|Newfield News Article
The Soul of Money
An Interview with Lynne Twist
Q. Your book, The Soul of Money, examines our relationship with money—how we earn it, how we use it, how we spend it, and how we give it away. Is money really that big of an issue for most people?
Lynne Twist: We all have an identifiable, though largely unexamined, relationship with money that shapes our experience of life and our deepest feelings about ourselves and others. Money is the most universally motivating, maligned and misunderstood part of life. Money is how we measure our competence and self-worth, and whether we are rich or poor we all find ourselves in the grip of fantasies and fears about money, obsessing about it in ways that can make it a destructive power in our lives.
The process of transforming our relationship with money requires that we confront our fears around money, our addiction and attachment to money, as well as our guilt and hurts around money. Money drives so much about human behavior in the world today, and we can see the adverse consequences in global terms when we look at patterns of violence, oppression and other social, political and economic inequities.

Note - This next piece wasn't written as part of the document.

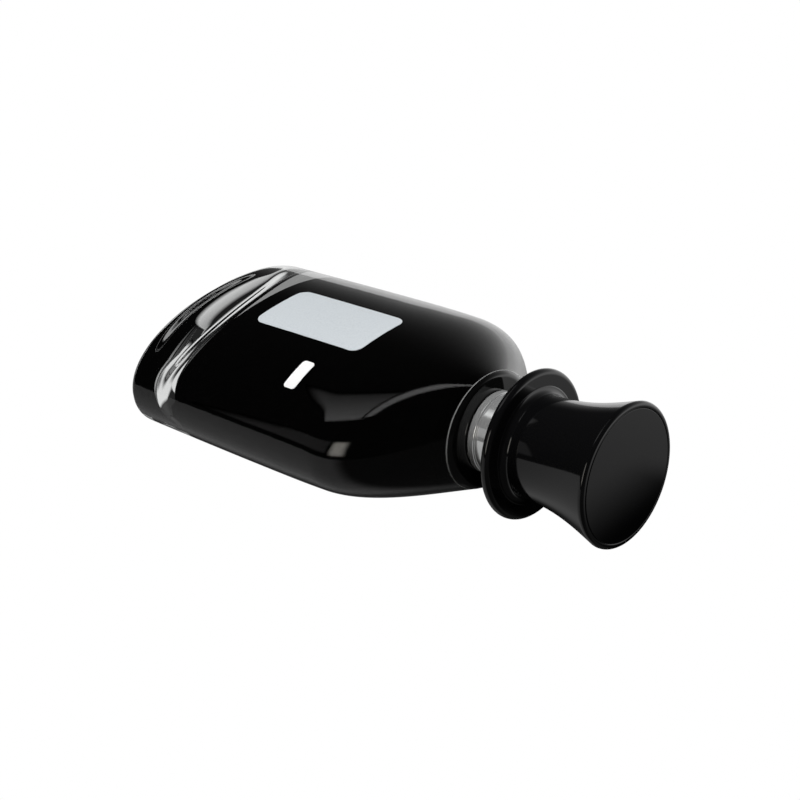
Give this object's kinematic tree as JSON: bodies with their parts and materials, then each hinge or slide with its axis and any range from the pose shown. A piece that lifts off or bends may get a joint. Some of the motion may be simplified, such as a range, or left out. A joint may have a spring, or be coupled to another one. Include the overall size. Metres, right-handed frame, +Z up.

At a personal level, we’ve all seen the way money often undermines relationships with family, friends and work associates. Now, more than ever, it’s imperative that we understand our individual relationship with money so that we can begin to align our decisions about money with our deepest core values and highest commitments. This is what will ultimately bring us the most happiness AND make the world a better place.
Q. How can understanding our relationship with money change our lives?
Lynne Twist: When we are engrossed in the money game, we often grow selfish, greedy, petty, fearful, or controlling. We get caught up in our fears of not having enough and become disconnected from our soul in order to “get what’s ours” or constantly “get more.”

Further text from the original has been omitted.